Public school in Lakeport, California, US

Clear Lake High School (CLHS) is a public high school located in Lakeport, California, United States. It is the only comprehensive high school in the Lakeport Unified School District. Situated on the shore of Clear Lake, it is the oldest school in Lake County. It was named a California Distinguished School in 2011.

==Academics==
Clear Lake High School has AP programs in biology, calculus, English language, English literature, and U.S. history. ROP classes include computers, photo, and wood shop. In 2011-12, 55% of sophomores passed the English portion of the CAHSEE and 53% passed the math portion. It had a 91.3% graduation rate in 2010-11.

==Extracurricular activities==
CLHS hosts a chapter of the California Scholarship Federation (CSF). Other student organizations include the Anime Club, the Style Club, the Latino Club, the Be the Change Club, and the Interact Club.

Clear Lake hosts a variety of sports, including football, volleyball, cheer, soccer, cross country, basketball, wrestling, track, softball, tennis, baseball, and swimming.

Clear Lake's baseball team finished the 2015 season 26–1 losing its only game of the year in the Division V semi-finals to Head Royce of Oakland 7-3 finishing one of the most successful season's in Clear Lake baseball history.

Clear Lake's boys basketball team finished the 2018–2019 season with a record of 27–4 setting school records for the most wins in the school's boys basketball programs history and advancing the furthest of any boys team in the NorCal state playoffs after losing in the quarterfinal round of the Division V bracket to Lincoln HS, a Division 1 school out of San Francisco.

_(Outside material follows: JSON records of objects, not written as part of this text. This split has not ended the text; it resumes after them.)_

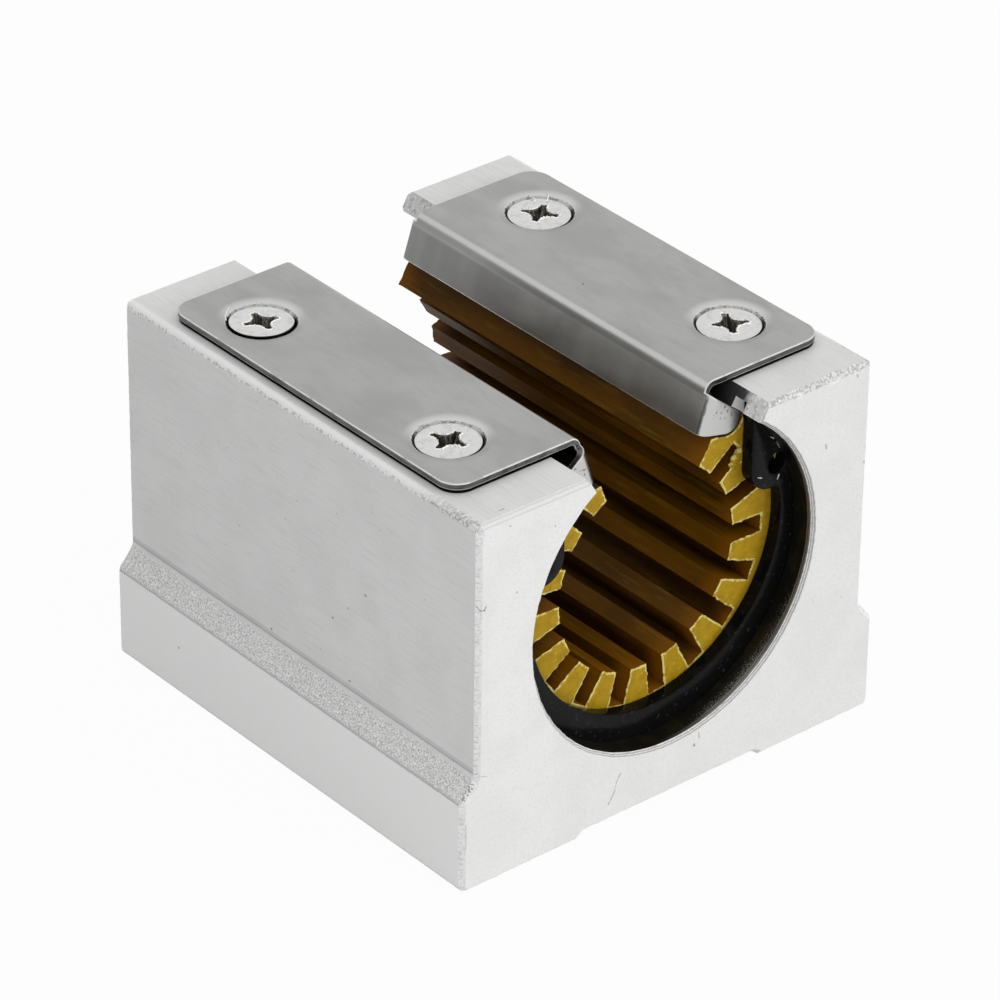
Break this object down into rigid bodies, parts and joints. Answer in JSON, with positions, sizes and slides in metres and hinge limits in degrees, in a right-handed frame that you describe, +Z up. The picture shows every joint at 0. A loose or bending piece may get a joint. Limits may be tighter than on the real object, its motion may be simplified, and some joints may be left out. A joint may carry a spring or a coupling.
{
  "type": "linear bearing block",
  "caption": "Open linear bearing block for a supported round rail: slotted aluminium housing, ribbed plastic liner held by retaining rings, and steel covers screwed over the slot's edges.",
  "frame": {"origin": "centre of the mounting face, on the plane the block stands on", "axes": "+Y along the bore to the rear, +Z up from the mounting face towards the slot, +X to the right seen from the front"},
  "size_m": [0.06, 0.062, 0.0472],
  "materials": {
    "housing_aluminium": "sawn and milled matte silver, fine grain, bright broken edges",
    "liner_plastic": "mustard yellow engineering plastic, cut faces lighter and slightly ragged",
    "ring_black": "black oxide, slightly glossy",
    "cover_steel": "mill finished stainless sheet, fine grain along its length",
    "screw_nickel": "bright nickel plate with chewed recess edges"
  },
  "bodies": {
    "root": {"housing": "housing_aluminium", "liner": "liner_plastic", "retaining_ring_front": "ring_black", "retaining_ring_rear": "ring_black", "cover_left": "cover_steel", "cover_right": "cover_steel", "cover_screw_front_left": "screw_nickel", "cover_screw_front_right": "screw_nickel", "cover_screw_rear_left": "screw_nickel", "cover_screw_rear_right": "screw_nickel"}
  },
  "joints": []
}
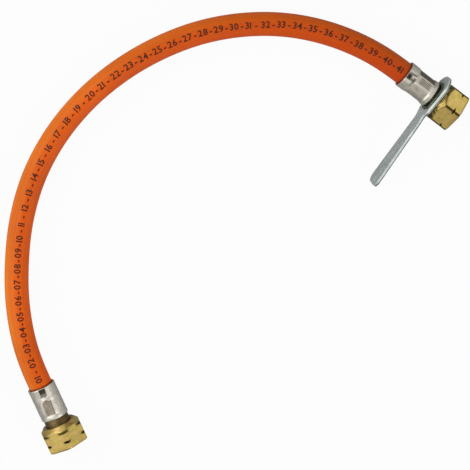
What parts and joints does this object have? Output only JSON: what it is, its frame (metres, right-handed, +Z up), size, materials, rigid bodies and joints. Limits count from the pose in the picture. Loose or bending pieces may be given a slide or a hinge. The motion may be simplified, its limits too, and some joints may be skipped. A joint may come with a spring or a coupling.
{
  "type": "gas hose assembly",
  "caption": "Short rubber gas hose with a crimped ferrule and a swivel brass union nut at each end, and a hand lever fixed to one nut.",
  "frame": {"origin": "middle of the floor area that the two end fittings and the lever span, on the floor", "axes": "+Z up from the floor, +Y towards the top of the hose's bend, +X from the plain end towards the lever end"},
  "size_m": [0.2912, 0.2741, 0.029],
  "materials": {
    "cover_rubber": "smooth satin orange",
    "textile": "undyed braid",
    "lining_rubber": "smooth black",
    "plated_steel": "bright plated, with crimp marks",
    "brass": "turned",
    "seal_rubber": "smooth black",
    "lever_steel": "dull zinc plate"
  },
  "bodies": {
    "hose_assembly": {"hose_cover": "cover_rubber", "hose_reinforcement": "textile", "hose_lining": "lining_rubber", "ferrule_a": "plated_steel", "ferrule_b": "plated_steel", "hose_tail_a": "brass", "hose_tail_b": "brass", "sealing_washer_a": "seal_rubber", "sealing_washer_b": "seal_rubber"},
    "lever_nut": {"union_nut_a": "brass", "hand_lever": "lever_steel"},
    "plain_nut": {"union_nut_b": "brass"}
  },
  "joints": [
    {"name": "lever_nut_swivel", "type": "hinge", "parent": "hose_assembly", "child": "lever_nut", "pos_m": [0.12495, 0.09296, 0.01443], "axis": [0.788, -0.6157, 0], "continuous": true},
    {"name": "plain_nut_swivel", "type": "hinge", "parent": "hose_assembly", "child": "plain_nut", "pos_m": [-0.11701, -0.10849, 0.01443], "axis": [0.4067, -0.9135, 0], "continuous": true}
  ]
}
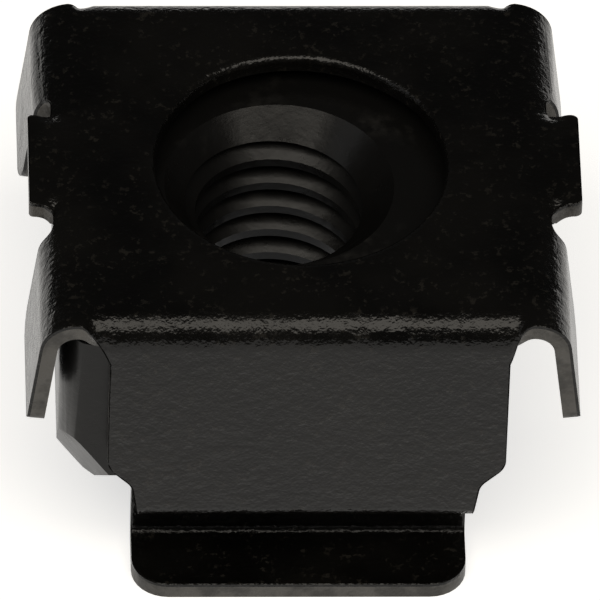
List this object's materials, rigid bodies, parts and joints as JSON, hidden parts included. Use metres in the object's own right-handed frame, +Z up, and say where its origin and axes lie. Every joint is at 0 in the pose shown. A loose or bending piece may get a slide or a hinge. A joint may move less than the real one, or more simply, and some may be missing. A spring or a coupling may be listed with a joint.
{
  "type": "rack cage nut",
  "caption": "Square nut held loosely in a folded black spring-steel cage whose lips snap into a rack's square hole.",
  "frame": {"origin": "middle of the underside of the lips, on the surface that the cage stands on", "axes": "+Z up along the hole, from the lips to the plate; the lips point along -Y and +Y and the flanges along -X and +X"},
  "size_m": [0.0134, 0.013, 0.0085],
  "materials": {
    "cage_black": "glossy",
    "nut_black": "semi-gloss"
  },
  "bodies": {
    "root": {"cage": "cage_black", "nut": "nut_black"}
  },
  "joints": []
}
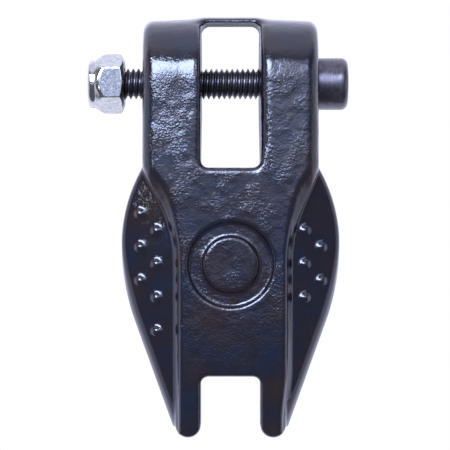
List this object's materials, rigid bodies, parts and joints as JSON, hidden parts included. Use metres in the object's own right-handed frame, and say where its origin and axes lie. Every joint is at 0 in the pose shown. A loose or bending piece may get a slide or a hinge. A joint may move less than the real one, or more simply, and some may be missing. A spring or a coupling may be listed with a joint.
{
  "type": "hook safety latch kit",
  "caption": "Cast safety latch for a lifting hook: ears on a pivot screw with lock nut and return springs, winged body with grip studs, and a forked tip.",
  "frame": {"origin": "on the pivot screw's axis, midway between the latch's two ears", "axes": "+X along the pivot axis towards the screw's head, -Y towards the front face with the ring groove, +Z from the forked tip towards the barrel"},
  "size_m": [0.0497, 0.027, 0.0797],
  "materials": {
    "black_paint": "glossy blue-black enamel over a rough casting",
    "black_oxide": "satin black oxide",
    "zinc": "bright blue-white zinc plate",
    "nylon": "natural translucent nylon",
    "spring_wire": "drawn stainless spring wire"
  },
  "bodies": {
    "pivot": {"socket_screw": "black_oxide"},
    "latch": {"latch_body": "black_paint", "left_spring": "spring_wire", "right_spring": "spring_wire"},
    "insert": {"nylon_ring": "nylon"},
    "nut": {"lock_nut": "zinc"}
  },
  "joints": [
    {"name": "latch_swing", "type": "hinge", "parent": "pivot", "child": "latch", "pos_m": [0, 0, 0], "axis": [1, 0, 0], "range_deg": [0, 55], "stiffness_Nm_per_rad": 0.12, "springref_deg": -45.84, "deforming": ["left_spring", "right_spring"]},
    {"name": "nut_travel", "type": "slide", "parent": "pivot", "child": "insert", "axis": [1, 0, 0], "range_m": [-0.003, 0.00375]},
    {"name": "nut_turn", "type": "hinge", "parent": "insert", "child": "nut", "pos_m": [-0.0236, 0, 0], "axis": [1, 0, 0], "range_deg": [-1080.5, 1350.5]}
  ],
  "couplings": [
    {"joint": "nut_turn", "follows": "nut_travel", "rad_per_m": 6283.2}
  ]
}
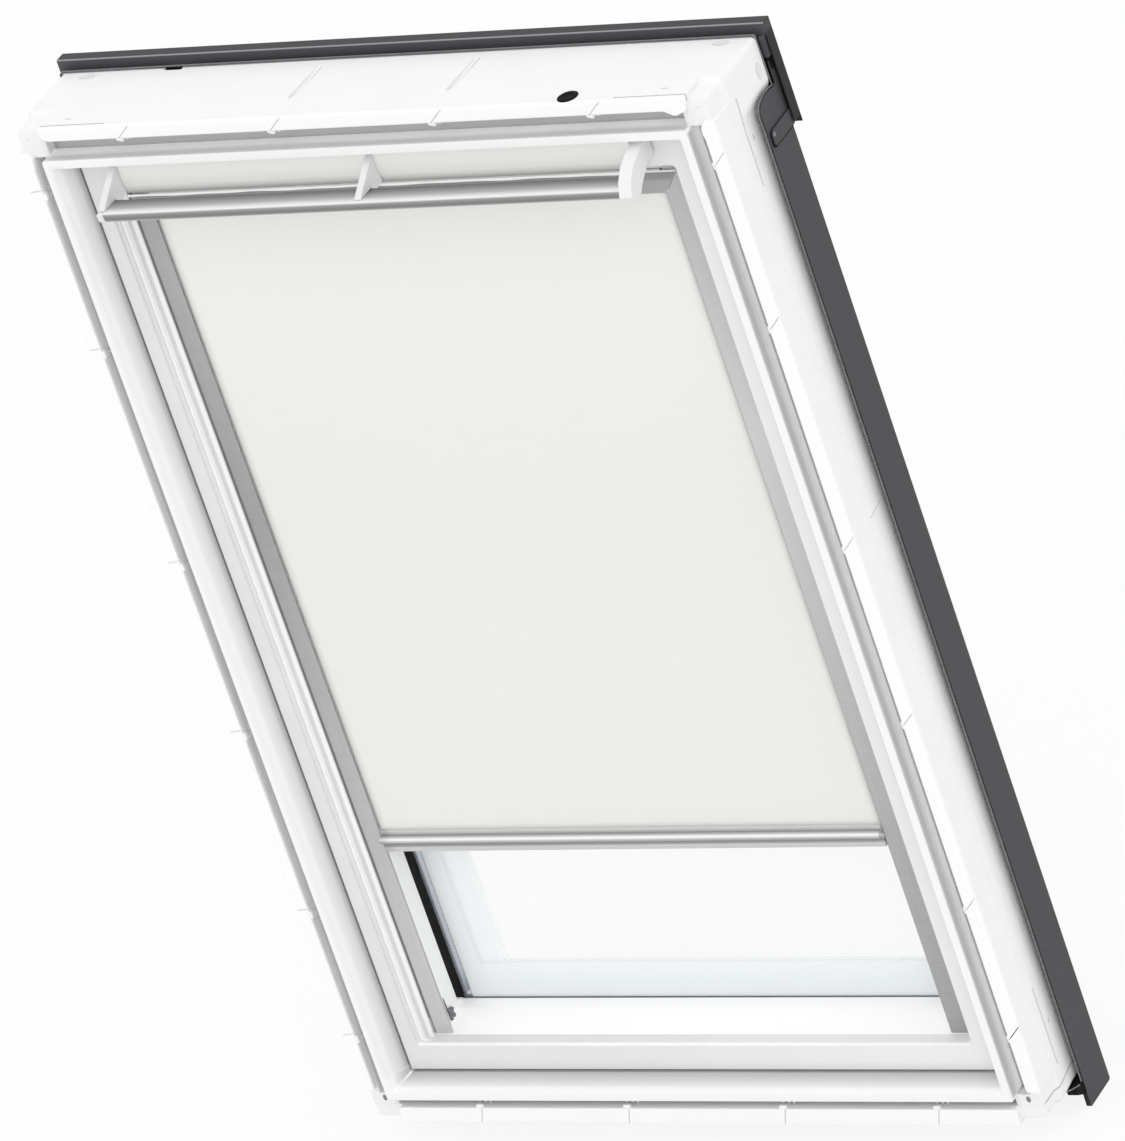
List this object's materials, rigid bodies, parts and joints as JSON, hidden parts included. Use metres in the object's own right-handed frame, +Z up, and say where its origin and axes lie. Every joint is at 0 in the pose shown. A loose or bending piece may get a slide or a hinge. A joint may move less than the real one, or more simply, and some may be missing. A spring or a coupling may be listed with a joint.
{
  "type": "roof window with roller blind",
  "caption": "White centre-pivot roof window with dark exterior covers, a ventilation flap worked by a top control bar, and a cream roller blind in side channels.",
  "frame": {"origin": "middle of the sill's bottom pad face, 24 mm outwards from the frame's room-side lip", "axes": "+X right seen from the room, +Y out of the roof, +Z up the window from sill to head"},
  "size_m": [0.794, 0.1782, 1.2156],
  "materials": {
    "frame_plastic": "satin white",
    "sash_plastic": "satin white",
    "flap_plastic": "matt warm white",
    "painted_aluminium": "satin light grey",
    "cover_paint": "matt dark grey",
    "bright_metal": "zinc plated",
    "spacer_metal": "matt",
    "black_rubber": "matt",
    "clear_glass": "clear",
    "blind_cloth": "fine plain weave"
  },
  "bodies": {
    "frame": {"frame_head": "frame_plastic", "frame_sill": "frame_plastic", "frame_jamb_left": "frame_plastic", "frame_jamb_right": "frame_plastic", "corner_block_top_left": "frame_plastic", "corner_block_top_right": "frame_plastic", "corner_block_bottom_left": "frame_plastic", "corner_block_bottom_right": "frame_plastic", "cable_grommet": "black_rubber", "flange_rail_left": "frame_plastic", "flange_rail_right": "frame_plastic", "head_flange": "bright_metal", "side_cover_left": "cover_paint", "side_cover_right": "cover_paint", "bottom_cover": "cover_paint", "hood": "cover_paint", "hood_strap_left": "cover_paint", "hood_strap_right": "cover_paint", "strap_screw_left": "bright_metal", "strap_screw_right": "bright_metal", "pivot_socket_left": "bright_metal", "pivot_socket_right": "bright_metal", "striker_plate": "bright_metal", "frame_seal": "black_rubber"},
    "sash": {"sash_stile_left": "sash_plastic", "sash_stile_right": "sash_plastic", "sash_top_rail": "sash_plastic", "sash_bottom_rail": "sash_plastic", "pivot_pin_left": "bright_metal", "pivot_pin_right": "bright_metal", "lock_case": "bright_metal", "inner_pane": "clear_glass", "outer_pane": "clear_glass", "spacer_frame": "spacer_metal", "inner_gasket": "black_rubber", "sash_cover_left": "cover_paint", "sash_cover_right": "cover_paint", "sash_cover_top": "cover_paint", "sash_cover_bottom": "cover_paint", "blind_casing": "painted_aluminium", "casing_end_left": "sash_plastic", "casing_end_right": "sash_plastic", "blind_channel_left": "painted_aluminium", "blind_channel_right": "painted_aluminium", "cleaning_clip": "bright_metal"},
    "flap": {"flap_panel": "flap_plastic", "flap_fin_left": "flap_plastic", "flap_fin_middle": "flap_plastic", "flap_arm_right": "flap_plastic", "control_bar": "painted_aluminium", "bar_end_cap": "flap_plastic", "flap_hinge_rod": "bright_metal"},
    "bolt": {"lock_bolt": "bright_metal"},
    "roller": {"roller_tube": "blind_cloth", "tube_plug_left": "bright_metal", "tube_plug_right": "bright_metal"},
    "blind": {"blind_fabric": "blind_cloth", "bottom_bar": "painted_aluminium", "end_glide_left": "sash_plastic", "end_glide_right": "sash_plastic"}
  },
  "joints": [
    {"name": "sash_turn", "type": "hinge", "parent": "frame", "child": "sash", "pos_m": [0, 0.046, 0.58925], "axis": [1, 0, 0], "range_deg": [0, 160]},
    {"name": "flap_turn", "type": "hinge", "parent": "sash", "child": "flap", "pos_m": [0, -0.0014, 1.0975], "axis": [1, 0, 0], "range_deg": [0, 45]},
    {"name": "bolt_slide", "type": "slide", "parent": "sash", "child": "bolt", "axis": [0, 0, 1], "range_m": [-0.009, 0]},
    {"name": "blind_slide", "type": "slide", "parent": "sash", "child": "blind", "axis": [0, 0, 1], "range_m": [-0.2, 0.71], "deforming": ["blind_fabric"]},
    {"name": "roller_turn", "type": "hinge", "parent": "sash", "child": "roller", "pos_m": [0, 0.034, 1.06495], "axis": [1, 0, 0], "range_deg": [-3990, 1150]}
  ],
  "couplings": [
    {"joint": "bolt_slide", "follows": "flap_turn", "m_per_rad": -0.0108},
    {"joint": "roller_turn", "follows": "blind_slide", "rad_per_m": -97.087}
  ]
}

They finished undefeated in the North Central League 1 with a 14–0 record and lost in the semi-finals of the North Coast Section Division V playoffs to University HS out of San Francisco, the eventual D-V section champion and State Division III runner up.

In the 2019–2020 season the boys basketball team finished again with an undefeated record in the North Central League 1 with a 14–0 record and advanced one game further in the North Coast Section Division V playoffs - this time losing in the finals to Stuart Hall High School out of San Francisco. After being seeded 10th in the Division IV NorCal bracket they traveled to Kingsburg, CA upsetting Kingsburg High School 66–53 before falling in the quarterfinals to Lincoln High School out of San Francisco for the second year in a row. They finished the season with an overall record of 27–5 for back to back 27 win seasons.

==Demographics==
In 2011–12, the Clear Lake High School student body was 61.2% white, 24.3% Hispanic or Latino, 4.4% American Indian or Alaska Native, 1.0% Black or African American, .8% Asian, .8% Filipino, and .4% Native Hawaiian or Pacific Islander. 6.8% of students were two or more races. 50.4% of students were socioeconomically disadvantaged, and 6.6% were English learners.